Réalisé par Michael Showalter, Dans les yeux de Tammy Faye, actuellement disponible sur la plateforme Disney +, raconte l’ascension fulgurante et la chute non moins spectaculaire de la célèbre et exubérante télévangéliste Tammy Faye LaValley, épouse de Jim Bakker. Après l’incroyable saga Netflix en 5 saisons de Greenleaf, façon Dallas mais au sein d’une famille pastorale d’une mega-Church noire-américaine, voici une nouvelle insertion filmique dans l’univers impitoyable d’un certain évangélisme où les dollars tomberaient du ciel mais pourraient bien aussi vous conduire vers les terribles feux de l’enfer.
Dans les années 1970 et 1980, Tammy Faye (Jessica Chastain) et Jim Bakker (Andrew Garfield), partis de rien, créèrent le plus vaste réseau d’émissions religieuses et le plus vaste parc à thème au monde. Ils furent d’abord vénérés pour leur message d’amour, de tolérance et de prospérité. Pendant des années, Tammy Faye fut célèbre pour ses sourcils tatoués, sa façon particulière de chanter et son empressement à s’éprendre de personnes venues de tous les horizons.
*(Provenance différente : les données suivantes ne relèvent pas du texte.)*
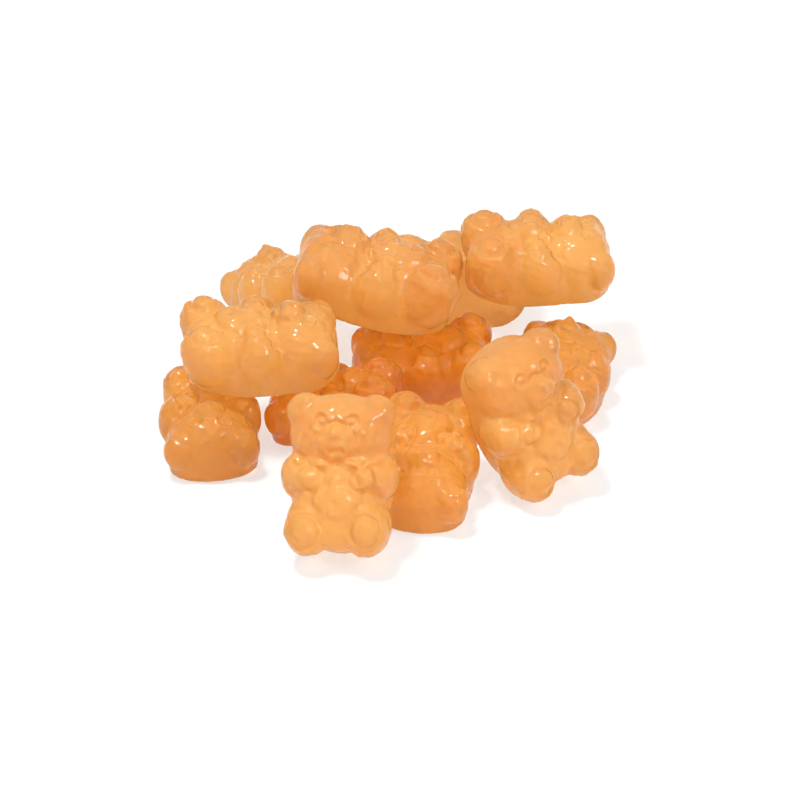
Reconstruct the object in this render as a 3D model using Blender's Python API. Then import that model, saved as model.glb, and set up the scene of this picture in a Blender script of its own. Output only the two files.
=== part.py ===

Cependant, il ne fallut pas longtemps pour que les malversations financières, des rivaux intrigants et quelques scandales ne renversent leur empire soigneusement construit.
Basé sur le documentaire du même nom réalisé par Fenton Bailey et Randy Barbato en 2000, ce biopic donne à regarder une Jessica Chastain stupéfiante, à l’image de la femme qu’elle incarne. Pas étonnant alors que c’est avec deux statuettes que Dans les yeux de Tammy Faye est rentré de la 94ème cérémonie des Oscars du 28 mars dernier : Meilleure actrice pour Jessica Chastain et meilleurs maquillages et coiffures (comme une évidence !). Une histoire, somme toute, qui aura l’apparence d’un véritable ovni pour l’immense majorité de français totalement ignorants de ces courants spirituels (pourtant aussi existants de moindre façon par chez nous) et du scandale qui les frappa dans la fin des années 80.
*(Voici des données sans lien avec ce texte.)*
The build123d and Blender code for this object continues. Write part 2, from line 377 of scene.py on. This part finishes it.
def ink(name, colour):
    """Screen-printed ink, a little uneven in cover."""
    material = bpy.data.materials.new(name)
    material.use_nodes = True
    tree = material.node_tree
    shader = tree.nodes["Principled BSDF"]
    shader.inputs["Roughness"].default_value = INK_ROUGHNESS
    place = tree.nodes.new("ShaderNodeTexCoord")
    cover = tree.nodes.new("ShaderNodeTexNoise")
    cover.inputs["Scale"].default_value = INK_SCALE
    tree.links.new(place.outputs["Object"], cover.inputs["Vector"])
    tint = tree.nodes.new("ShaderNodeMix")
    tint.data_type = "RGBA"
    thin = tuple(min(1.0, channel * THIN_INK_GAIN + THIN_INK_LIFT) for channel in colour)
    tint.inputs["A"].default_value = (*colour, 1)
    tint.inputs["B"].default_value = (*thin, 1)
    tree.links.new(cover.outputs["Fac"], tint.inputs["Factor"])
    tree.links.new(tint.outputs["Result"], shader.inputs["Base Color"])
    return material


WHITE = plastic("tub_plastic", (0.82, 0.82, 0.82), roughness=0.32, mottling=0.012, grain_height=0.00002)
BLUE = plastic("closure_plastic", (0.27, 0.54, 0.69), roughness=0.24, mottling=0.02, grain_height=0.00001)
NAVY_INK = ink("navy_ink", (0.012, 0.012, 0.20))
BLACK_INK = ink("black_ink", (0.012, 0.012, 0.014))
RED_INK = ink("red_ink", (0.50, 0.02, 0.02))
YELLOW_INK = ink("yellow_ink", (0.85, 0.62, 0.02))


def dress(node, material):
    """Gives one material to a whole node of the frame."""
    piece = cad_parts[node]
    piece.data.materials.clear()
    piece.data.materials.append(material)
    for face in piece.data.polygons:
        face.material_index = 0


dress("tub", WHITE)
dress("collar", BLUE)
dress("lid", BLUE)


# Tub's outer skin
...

En toile de fond, on assiste donc à l’essor de la religion-spectacle à la sauce « Évangile de la prospérité ». Cet aspect de l’histoire est assez fascinant, il faut le reconnaître, entre autres parce qu’à l’instar de l’ensemble du film, il est amené par l’entremise du seul point de vue de Tammy Faye. Car oui, le titre évoquant son regard est à prendre au propre comme au figuré. L’accent mis d’ailleurs sur le désir de Tammy Faye d’être vue, et de voir et comprendre le monde qui l’entoure, est clair dès le début du film. Nous voyons précisément Chastain capturer ce désir lorsqu’elle explique à une maquilleuse que les lignes sombres autour de ses yeux et de ses lèvres sont permanentes, et qu’elles n’attendent qu’à être mises en valeur avec du fard à paupières et du rouge à lèvres. Dans cette même teneur, un autre moment clé d’interprétation se situe sans doute également quand sa mère la met en garde dans sa relation avec Jim Bakker : « Tammy Faye, si tu suis aveuglément, à la fin, tu ne seras qu’une aveugle ».
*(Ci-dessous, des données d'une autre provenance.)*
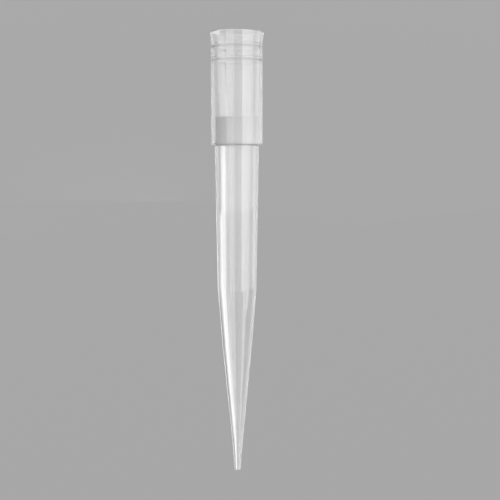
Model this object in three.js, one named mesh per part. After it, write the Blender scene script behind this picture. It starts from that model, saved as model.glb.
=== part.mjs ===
// A filtered 1000 microlitre pipette tip: one moulded polypropylene body, and a porous filter plug that is
// pressed into its collar.
//
// Millimetres, +Z up. The tip stands on the rim of its collar with the point up, and the origin is the
// centre of the rim. Heights are measured from the rim towards the point, and every radius from the axis.

import * as THREE from 'three';

// Facets round the axis and the turn that one step of a rounded edge may make. Both solids share them, so
// the plug's facets lie parallel to those of the bore around it.
const FACETS = 64;
const ARC_STEP = THREE.MathUtils.degToRad(26);

// Outside of the collar, which flares into a lip at the rim and ends in a square step.
const LIP_RADIUS = 4.74;
const LIP_LENGTH = 1.5;
const LIP_BLEND = 4;
const RIM_ROUND = 0.08;
const COLLAR_RADIUS = 4.525;
const COLLAR_LENGTH = 19.4;
const STEP_ROUND = 0.06;
const STEP_FILLET = 0.08;

// Outside of the body below the step: a gently tapered barrel, a cone in two stages, and the nozzle.
const BARREL_START_RADIUS = 3.89;
const BARREL_END_RADIUS = 3.46;
const BARREL_LENGTH = 25.3;
const BARREL_BLEND = 9;
const UPPER_CONE_END_RADIUS = 2.71;
const UPPER_CONE_LENGTH = 9.8;
const LOWER_CONE_END_RADIUS = 0.805;
const LOWER_CONE_LENGTH = 19.7;
const NOZZLE_END_RADIUS = 0.55;
const NOZZLE_LENGTH = 3.8;
const NOZZLE_ROUND = 0.09;

// Wall thickness along the body, measured square to the axis.
const SEALING_WALL = 0.42;
const SOCKET_END_WALL = 0.7;
const BARREL_START_WALL = 0.46;
const BARREL_END_WALL = 0.34;
const UPPER_CONE_END_WALL = 0.31;
const LOWER_CONE_END_WALL = 0.27;
const NOZZLE_END_WALL = 0.19;

// Inside of the collar: the lead-in at the mouth, two sealing rings that grip the pipette's nose cone, the
// taper that stops it, with a few fine rings, and the rounded seat that the filter plug is pushed against.
// A sealing ring rises steeply on the side that faces the mouth, stays level, and falls more gently.
const LEAD_IN_WIDTH = 0.24;
const LEAD_IN_LENGTH = 1.5;
const RING_HEIGHTS = [1.95, 4.27];
const RING_DEPTH = 0.09;
const RING_RISE = 0.12;
const RING_LEVEL = 0.3;
const RING_FALL = 0.35;
const RING_ROUND = 0.06;
const TAPER_HEIGHT = 6;
const FINE_RING_HEIGHT = 9.1;
const FINE_RING_SPACING = 0.55;
const FINE_RING_COUNT = 3;
const FINE_RING_WIDTH = 0.24;
const FINE_RING_DEPTH = 0.015;
const SEAT_DEPTH = 0.26;
const SEAT_ROUND = 0.42;

// The filter plug, and the space left round it.
const PLUG_LENGTH = 4.86;
const PLUG_EDGE_ROUND = 0.15;
const PLUG_CLEARANCE = 0.08;

// Heights where the outside changes direction.
const barrelEnd = COLLAR_LENGTH + BARREL_LENGTH;
const upperConeEnd = barrelEnd + UPPER_CONE_LENGTH;
const lowerConeEnd = upperConeEnd + LOWER_CONE_LENGTH;
const tipEnd = lowerConeEnd + NOZZLE_LENGTH;

// Radii of the bore.
const sealingBore = COLLAR_RADIUS - SEALING_WALL;
const mouthBore = sealingBore + LEAD_IN_WIDTH;
const socketEndBore = COLLAR_RADIUS - SOCKET_END_WALL;
const barrelStartBore = BARREL_START_RADIUS - BARREL_START_WALL;
const barrelEndBore = BARREL_END_RADIUS - BARREL_END_WALL;
const upperConeEndBore = UPPER_CONE_END_RADIUS - UPPER_CONE_END_WALL;
const lowerConeEndBore = LOWER_CONE_END_RADIUS - LOWER_CONE_END_WALL;
const nozzleEndBore = NOZZLE_END_RADIUS - NOZZLE_END_WALL;

// The socket is the tapered stretch of bore between the sealing bore and the seat.
const socketEnd = COLLAR_LENGTH - SEAT_DEPTH;
const socketTaper = (sealingBore - socketEndBore) / (socketEnd - TAPER_HEIGHT);

// The seat is an arc that leaves the socket's wall at socketEnd and turns inward to the barrel's bore. The
// plug's nose is a smaller arc round the same centre.
const seatCentre = new THREE.Vector2(socketEndBore - SEAT_ROUND, socketEnd);
const seatTurn = Math.acos((barrelStartBore - seatCentre.x) / SEAT_ROUND);

// One corner of an outline, with the radius that its edge is rounded to.
function corner(radius, height, round = 0) {
  return { at: new THREE.Vector2(radius, height), round };
}

// The points of an arc round a centre, from one angle to another, as corners of an outline.
function arcCorners(centre, radius, fromAngle, toAngle) {
  const steps = Math.ceil(Math.abs(toAngle - fromAngle) / ARC_STEP);
  return Array.from({ length: steps + 1 }, (_, i) => {
    const angle = THREE.MathUtils.lerp(fromAngle, toAngle, i / steps);
    return corner(centre.x + radius * Math.cos(angle), centre.y + radius * Math.sin(angle));
  });
}

// The tangent arc that takes the edge off a corner between two neighbours. It uses up at most half of
// either side.
function roundedCorner({ at, round }, before, after) {
  const towardsBefore = before.clone().sub(at);
  const towardsAfter = after.clone().sub(at);
  const halfAngle = Math.acos(towardsBefore.dot(towardsAfter)
    / (towardsBefore.length() * towardsAfter.length())) / 2;
  const reach = Math.min(round / Math.tan(halfAngle), towardsBefore.length() / 2, towardsAfter.length() / 2);
  const start = towardsBefore.clone().setLength(reach).add(at);
  const centreDistance = reach / Math.cos(halfAngle);
  const centre = towardsBefore.normalize().add(towardsAfter.normalize()).setLength(centreDistance).add(at);
  const turn = Math.PI - 2 * halfAngle;
  const direction = Math.sign(before.clone().sub(at).cross(after.clone().sub(at)));
  const steps = Math.ceil(turn / ARC_STEP);
  return Array.from({ length: steps + 1 }, (_, i) =>
    start.clone().rotateAround(centre, -direction * turn * i / steps));
}

// The points of an outline: straight lines between the corners, and an arc at each rounded one.
function outline(corners) {
  return corners.flatMap((current, i) => {
    if (current.round === 0) {
      return [current.at];
    }
    const before = corners[(i + corners.length - 1) % corners.length].at;
    const after = corners[(i + 1) % corners.length].at;
    return roundedCorner(current, before, after);
  });
}

// Turns an outline of radii and heights about the Z axis.
function revolve(points) {
  const geometry = new THREE.LatheGeometry(points, FACETS);
  geometry.rotateX(Math.PI / 2);
  return geometry;
}

// The bore's radius at a height in the socket.
function socketBore(height) {
  return sealingBore - socketTaper * (height - TAPER_HEIGHT);
}

// A sealing ring on the wall of the sealing bore, from its gentle side to its steep one.
function sealingRing(height) {
  const crestBore = sealingBore - RING_DEPTH;
  const crestStart = height + RING_RISE;
  const crestEnd = crestStart + RING_LEVEL;
  return [
    corner(sealingBore, crestEnd + RING_FALL),
    corner(crestBore, crestEnd, RING_ROUND),
    corner(crestBore, crestStart, RING_ROUND),
    corner(sealingBore, height),
  ];
}

// The fine rings on the wall of the socket, from the one nearest the point to the one nearest the rim.
function fineRings() {
  return Array.from({ length: FINE_RING_COUNT }, (_, i) => {
    const crest = FINE_RING_HEIGHT + FINE_RING_SPACING * (FINE_RING_COUNT - 1 - i);
    const end = crest + FINE_RING_WIDTH / 2;
    const start = crest - FINE_RING_WIDTH / 2;
    return [
      corner(socketBore(end), end),
      corner(socketBore(crest) - FINE_RING_DEPTH, crest),
      corner(socketBore(start), start),
    ];
  }).flat();
}

// The moulded body, as one closed outline: up the outside from the rim to the nozzle, and back down the
// bore to the rim.
function tipBody() {
  const outside = [
    corner(LIP_RADIUS, 0, RIM_ROUND),
    corner(COLLAR_RADIUS, LIP_LENGTH, LIP_BLEND),
    corner(COLLAR_RADIUS, COLLAR_LENGTH, STEP_ROUND),
    corner(BARREL_START_RADIUS, COLLAR_LENGTH, STEP_FILLET),
    corner(BARREL_END_RADIUS, barrelEnd, BARREL_BLEND),
    corner(UPPER_CONE_END_RADIUS, upperConeEnd),
    corner(LOWER_CONE_END_RADIUS, lowerConeEnd),
    corner(NOZZLE_END_RADIUS, tipEnd, NOZZLE_ROUND),
  ];
  const bore = [
    corner(nozzleEndBore, tipEnd),
    corner(lowerConeEndBore, lowerConeEnd),
    corner(upperConeEndBore, upperConeEnd),
    corner(barrelEndBore, barrelEnd, BARREL_BLEND),
    ...arcCorners(seatCentre, SEAT_ROUND, seatTurn, 0),
    ...fineRings(),
    corner(sealingBore, TAPER_HEIGHT),
    ...RING_HEIGHTS.toReversed().flatMap(sealingRing),
    corner(sealingBore, LEAD_IN_LENGTH, LIP_BLEND),
    corner(mouthBore, 0),
  ];
  const points = outline([...outside, ...bore]);
  points.push(points[0]);
  const polypropylene = new THREE.MeshStandardMaterial({
    color: 0xe9ebec,
    roughness: 0.22,
    metalness: 0,
    transparent: true,
    opacity: 0.45,
  });
  const mesh = new THREE.Mesh(revolve(points), polypropylene);
  mesh.name = 'tip_body';
  return mesh;
}

// The porous filter plug. Its side follows the taper of the socket, and its nose the rounded seat.
function filterPlug() {
  const noseRadius = SEAT_ROUND - PLUG_CLEARANCE;
  const noseEnd = seatCentre.y + noseRadius;
  const mouthFace = noseEnd - PLUG_LENGTH;
  const mouthFaceRadius = socketBore(mouthFace) - PLUG_CLEARANCE;
  const points = outline([
    corner(0, mouthFace),
    corner(mouthFaceRadius, mouthFace, PLUG_EDGE_ROUND),
    ...arcCorners(seatCentre, noseRadius, 0, Math.PI / 2),
    corner(0, noseEnd),
  ]);
  const filterMedia = new THREE.MeshStandardMaterial({ color: 0xdcdddd, roughness: 0.95, metalness: 0 });
  const mesh = new THREE.Mesh(revolve(points), filterMedia);
  mesh.name = 'filter_plug';
  return mesh;
}

const pipetteTip = new THREE.Group();
pipetteTip.add(tipBody());
pipetteTip.add(filterPlug());

export default pipetteTip;
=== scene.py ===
"""The looks of a filtered 1000 microlitre pipette tip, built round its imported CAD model.

Metres, +Z up. The tip stands on the rim of its collar with the point up, and the origin is the centre of
the rim. The camera is turned upside down, so the tip's point is at the bottom of the picture.
"""

import math
from collections import defaultdict

import bmesh
import bpy
from mathutils import Matrix, Vector


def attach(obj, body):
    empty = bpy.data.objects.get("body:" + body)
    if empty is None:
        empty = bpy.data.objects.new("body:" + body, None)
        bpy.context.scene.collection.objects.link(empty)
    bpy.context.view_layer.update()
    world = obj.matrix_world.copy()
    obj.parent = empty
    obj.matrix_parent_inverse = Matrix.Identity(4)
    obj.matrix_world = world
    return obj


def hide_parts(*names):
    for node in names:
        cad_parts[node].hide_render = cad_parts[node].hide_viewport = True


MM = 0.001

# Round pieces: steps round the axis, and how a traced outline's corners are rounded. Each pass cuts every
# corner at a share of its shorter side. Only a corner that hardly turns is cut further than FINE_CUT. A
# side that is long for BRACE gets a point that far from each of its ends, and is shaded flat between them.
SEGMENTS = 256
ROUNDING_PASSES = 2
CUT_SHARE = 0.25
FINE_CUT = 0.05 * MM
LONG_CUT = 1.5 * MM
GENTLE_TURN = math.radians(6)
BRACE = 0.08 * MM
TRACE_TOLERANCE = 1e-7

# Camera: its place in front of the tip, and how it is turned from level and upright.
CAMERA_DISTANCE = 159.5 * MM
CAMERA_HEIGHT = 23.8 * MM
CAMERA_PITCH = math.radians(5.08)
CAMERA_YAW = math.radians(0.82)
CAMERA_ROLL = math.radians(179.946)
CAMERA_LENS = 64.8
SENSOR_WIDTH = 36

# Light from all round, as in a light tent.
TENT_LEVEL = 0.41

# Stage: a round floor that sweeps up into a backdrop all round, in one plain pale tone. Only the camera
# sees it. What shows in and through the tip is the tent, so the stage is given the tent's tone.
FLOOR_RADIUS = 120 * MM
SWEEP_RADIUS = 430 * MM
SWEEP_STEPS = 32
WALL_HEIGHT = 900 * MM
STAGE_TONE = TENT_LEVEL
STAGE_OWN_LIGHT = 0.88
STAGE_ROUGHNESS = 0.9
STAGE_SHINE = 0.1

# Softboxes that stand out from the tent. The azimuths of a softbox's two sides are in degrees round the
# tip, where 0 is towards the camera and 90 is the picture's right. Then come the heights of its bottom and
# its top, and its radiance. All stand at one distance.
SOFTBOX_DISTANCE = 300 * MM
SOFTBOXES = {
    "side_left": (-75, -48, -60 * MM, 120 * MM, 0.35),
    "front_left": (-48, -12, -60 * MM, 120 * MM, 1.85),
    "front_left_top": (-60, -12, 120 * MM, 350 * MM, 1.2),
    "front": (-12, 24, -60 * MM, 120 * MM, 0.8),
    "front_top": (0, 36, 120 * MM, 350 * MM, 0.3),
    "key": (24, 60, -60 * MM, 120 * MM, 3.2),
    "key_top": (36, 60, 120 * MM, 350 * MM, 2),
    "key_side": (60, 68, -60 * MM, 136 * MM, 2.7),
    "key_edge": (68, 76, -60 * MM, 129 * MM, 2.5),
    "right": (75, 120, -60 * MM, 100 * MM, 1.1),
    "back_right": (120, 168, -60 * MM, 350 * MM, 0.35),
    "back_low": (168, 240, -45 * MM, 45 * MM, 0.15),
    "rim_edge": (183.5, 189, -150 * MM, 350 * MM, 0.35),
    "rim": (185, 192, 10 * MM, 350 * MM, 0.75),
    "rim_top": (189, 200, 45 * MM, 350 * MM, 0.95),
    "back_left": (200, 255, -150 * MM, 100 * MM, 0.25),
    "left": (255, 285, 100 * MM, 350 * MM, 0.8),
}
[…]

L’un des aspects les plus impressionnants de la performance de Jessica Chastain est que, tout en montrant comment sciemment son personnage tirait un bénéfice financier de son ministère, elle parvient à faire preuve d’empathie pour elle. Chastain explique : « Tammy n’est pas véritablement une caricature, ni d’ailleurs non plus une personne particulièrement profonde. Mais c’est une personne intensément aimante. Elle voulait apporter paix et grâce aux gens. Elle les aimait sincèrement. » Ce qui distinguait d’ailleurs Jim Bakker et Tammy Faye de nombreux autres télévangelistes de l’époque, c’est qu’en plus de prêcher ce frauduleux évangile de la prospérité, de leur amour du clinquant et de leur capacité invraisemblable à collecter tant de fonds – même après l’inculpation de Jim Bakker -, ils nourrissaient les affamés, habillaient les pauvres, hébergeaient les jeunes mères enceintes sans abri à Heritage USA et manifestaient une vraie forme d’inclusivité (notamment pour la communauté homosexuelle).
Malgré la performance de Chastain et le talent de Garfield à ses côtés, Dans les yeux de Tammy Faye reste au demeurant un biopic assez classique. Mais il offre une perspective séduisante à tous ceux qui s’intéresse un tant soit peu aux questions de spiritualité. Il n’est construit ni à charge ni à décharge, mais cherche à comprendre comment un tel personnage se construit en reprenant les choses dès l’enfance, avec les traumatismes familiaux et spirituels que cette femme a connus, pour les conduire jusqu’à une scène finale musicale nous faisant comprendre peut-être mieux une certaine dimension mystique qui l’accompagna jusqu’au bout.